Entre la súplica para que Cristo se haga presente en nuestra historia y su venida definitiva al final de los tiempos, él nos invita a mantener una actitud de vigilancia. Vigilar para que nos encuentre con la conciencia en paz, reconciliados como hermanos y ricos en obras de amor. Así como san Pablo puede alegrarse con los corintios porque no les falta ningún don espiritual, esforcémonos también nosotros por ser fieles a las bendiciones que Dios nos da, multiplicándolas como los talentos de la conocida parábola. Ante nuestra súplica: “Ojalá rasgases los cielos y descendieses”, es como si Dios nos dijera: “Ojalá lucharas contra ti mismo y ascendieses”. Porque Él no deja nunca de descender hasta nosotros. Somos nosotros los que nos frenamos en ascender hacia Él, aferrados a tantas cosas que nos esclavizan.

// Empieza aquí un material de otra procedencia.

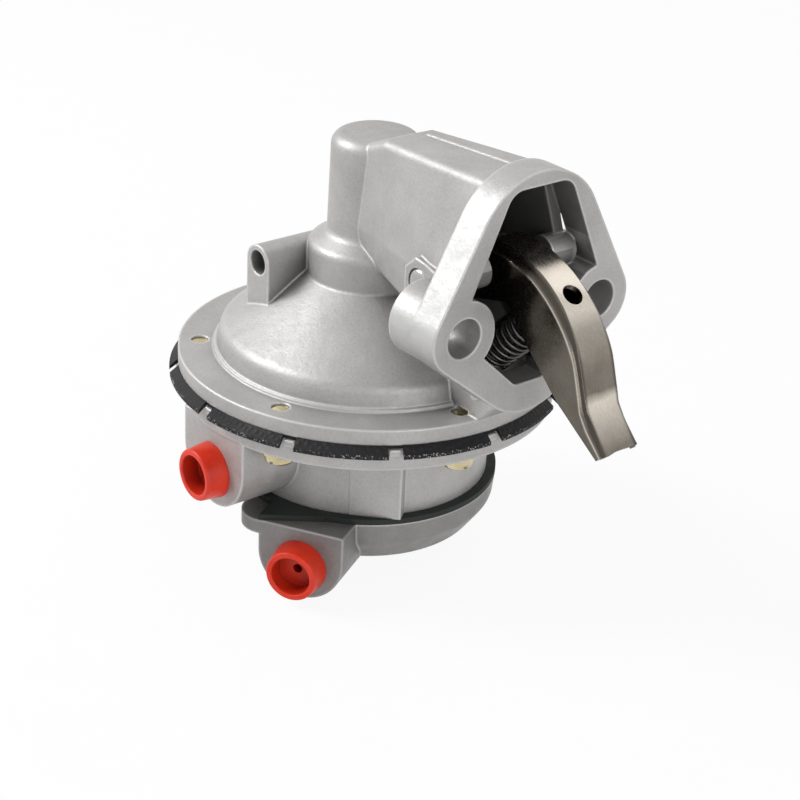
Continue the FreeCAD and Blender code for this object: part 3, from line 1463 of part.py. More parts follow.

Iniciar el Adviento exige tomar conciencia de cuánto necesitamos preparar en y entre nosotros para llegar a decirle a Dios: “Bajaste y los montes se derritieron con tu presencia”. Son los montes de nuestros pecados y egoísmos que creemos imposibles de superar, pero que con su gracia pueden convertirse en un valle de luz y vida. Así hasta decir: “Jamás oído oyó ni ojo vio un Dios, fuera de ti, que hiciera tanto por el que espera en Él. Sales al encuentro del que vive santamente y se acuerda de tus caminos” (Is 63, 12). Pregúntate cuáles son los apegos y pecados que te frenan en tu ascenso hacia Dios ¿Qué virtudes te esforzarás por alcanzar en este Adviento para recibir la Navidad con corazón renovado?